EXERCISE TASK >>
Restate every line of the material, word for word.

SUPPLIED INFORMATION >>
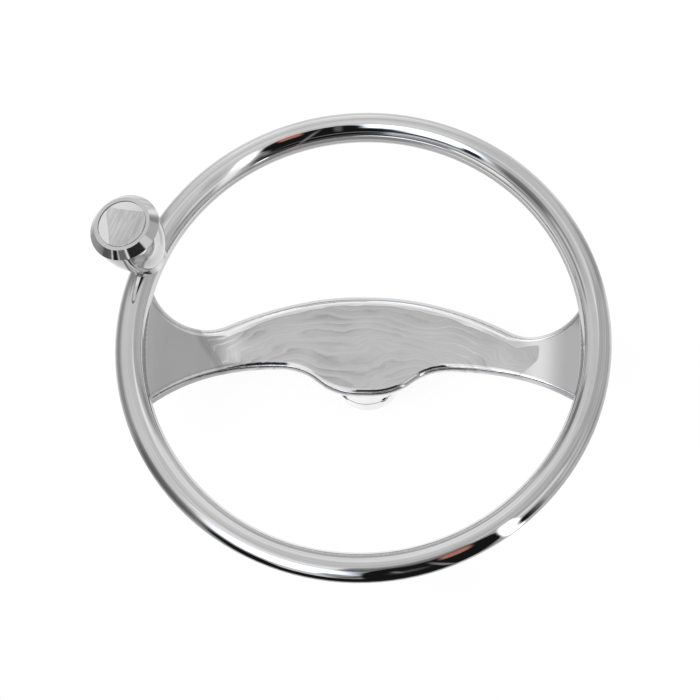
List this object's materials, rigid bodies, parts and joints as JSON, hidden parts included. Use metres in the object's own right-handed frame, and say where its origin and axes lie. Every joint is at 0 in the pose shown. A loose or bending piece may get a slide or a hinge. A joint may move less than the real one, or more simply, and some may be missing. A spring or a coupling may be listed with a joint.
{
  "type": "boat steering wheel",
  "caption": "Polished stainless steel boat steering wheel: round tubular rim, broad gull-wing cast spokes, keyed hub boss below and a free-turning control knob on the rim.",
  "frame": {"origin": "centre of the shaft bore's mouth, on the end face of the hub boss", "axes": "+Z along the helm shaft's axis from the boss towards the driver, +X along the right-hand spoke, +Y up in the plane of the rim"},
  "size_m": [0.4128, 0.394, 0.1517],
  "materials": {
    "rim_tube": "mirror-polished stainless steel tube",
    "spoke_casting": "hand-polished cast stainless steel",
    "hub_boss": "polished turned stainless steel",
    "hub_weld": "polished weld metal",
    "grub_screws": "plain stainless steel",
    "knob_foot": "polished turned stainless steel",
    "knob_spindle": "turned stainless steel",
    "thrust_washer": "natural acetal",
    "head_washer": "stamped stainless steel",
    "spring_washer": "stainless spring steel",
    "retaining_nut": "stainless steel",
    "lower_bush": "bearing bronze",
    "upper_bush": "bearing bronze",
    "knob_core": "moulded plastic",
    "knob_bell": "spun and polished stainless steel",
    "knob_bezel": "polished turned stainless steel",
    "knob_cap": "hand-polished stainless steel"
  },
  "bodies": {
    "wheel": {"rim_tube": "rim_tube", "spoke_casting": "spoke_casting", "hub_boss": "hub_boss", "hub_weld": "hub_weld", "grub_screws": "grub_screws", "knob_foot": "knob_foot", "knob_spindle": "knob_spindle", "thrust_washer": "thrust_washer", "head_washer": "head_washer", "spring_washer": "spring_washer", "retaining_nut": "retaining_nut"},
    "knob": {"lower_bush": "lower_bush", "upper_bush": "upper_bush", "knob_core": "knob_core", "knob_bell": "knob_bell", "knob_bezel": "knob_bezel", "knob_cap": "knob_cap"}
  },
  "joints": [
    {"name": "knob_spin", "type": "hinge", "parent": "wheel", "child": "knob", "pos_m": [-0.17177, 0.0687, 0.079], "axis": [-0.2637, 0.1055, 0.9588], "continuous": true}
  ]
}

SOLUTION TO THE EXERCISE >>
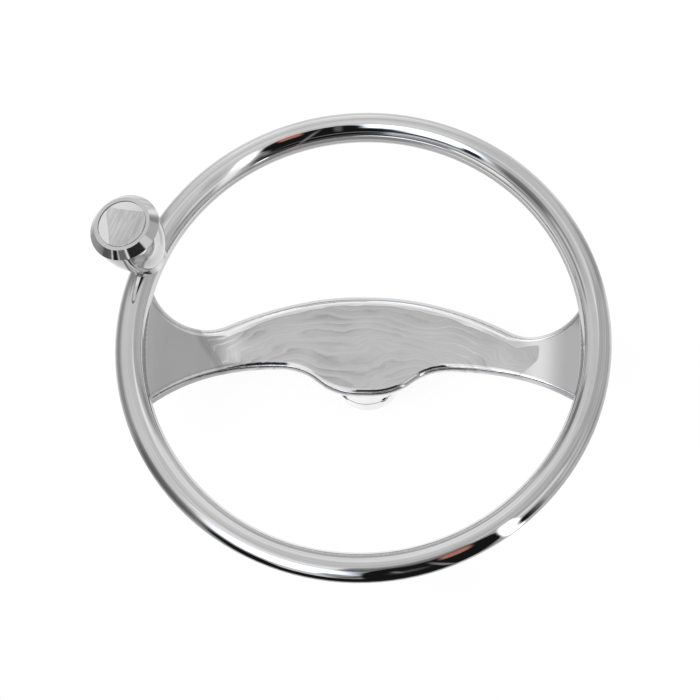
List this object's materials, rigid bodies, parts and joints as JSON, hidden parts included. Use metres in the object's own right-handed frame, and say where its origin and axes lie. Every joint is at 0 in the pose shown. A loose or bending piece may get a slide or a hinge. A joint may move less than the real one, or more simply, and some may be missing. A spring or a coupling may be listed with a joint.
{
  "type": "boat steering wheel",
  "caption": "Polished stainless steel boat steering wheel: round tubular rim, broad gull-wing cast spokes, keyed hub boss below and a free-turning control knob on the rim.",
  "frame": {"origin": "centre of the shaft bore's mouth, on the end face of the hub boss", "axes": "+Z along the helm shaft's axis from the boss towards the driver, +X along the right-hand spoke, +Y up in the plane of the rim"},
  "size_m": [0.4128, 0.394, 0.1517],
  "materials": {
    "rim_tube": "mirror-polished stainless steel tube",
    "spoke_casting": "hand-polished cast stainless steel",
    "hub_boss": "polished turned stainless steel",
    "hub_weld": "polished weld metal",
    "grub_screws": "plain stainless steel",
    "knob_foot": "polished turned stainless steel",
    "knob_spindle": "turned stainless steel",
    "thrust_washer": "natural acetal",
    "head_washer": "stamped stainless steel",
    "spring_washer": "stainless spring steel",
    "retaining_nut": "stainless steel",
    "lower_bush": "bearing bronze",
    "upper_bush": "bearing bronze",
    "knob_core": "moulded plastic",
    "knob_bell": "spun and polished stainless steel",
    "knob_bezel": "polished turned stainless steel",
    "knob_cap": "hand-polished stainless steel"
  },
  "bodies": {
    "wheel": {"rim_tube": "rim_tube", "spoke_casting": "spoke_casting", "hub_boss": "hub_boss", "hub_weld": "hub_weld", "grub_screws": "grub_screws", "knob_foot": "knob_foot", "knob_spindle": "knob_spindle", "thrust_washer": "thrust_washer", "head_washer": "head_washer", "spring_washer": "spring_washer", "retaining_nut": "retaining_nut"},
    "knob": {"lower_bush": "lower_bush", "upper_bush": "upper_bush", "knob_core": "knob_core", "knob_bell": "knob_bell", "knob_bezel": "knob_bezel", "knob_cap": "knob_cap"}
  },
  "joints": [
    {"name": "knob_spin", "type": "hinge", "parent": "wheel", "child": "knob", "pos_m": [-0.17177, 0.0687, 0.079], "axis": [-0.2637, 0.1055, 0.9588], "continuous": true}
  ]
}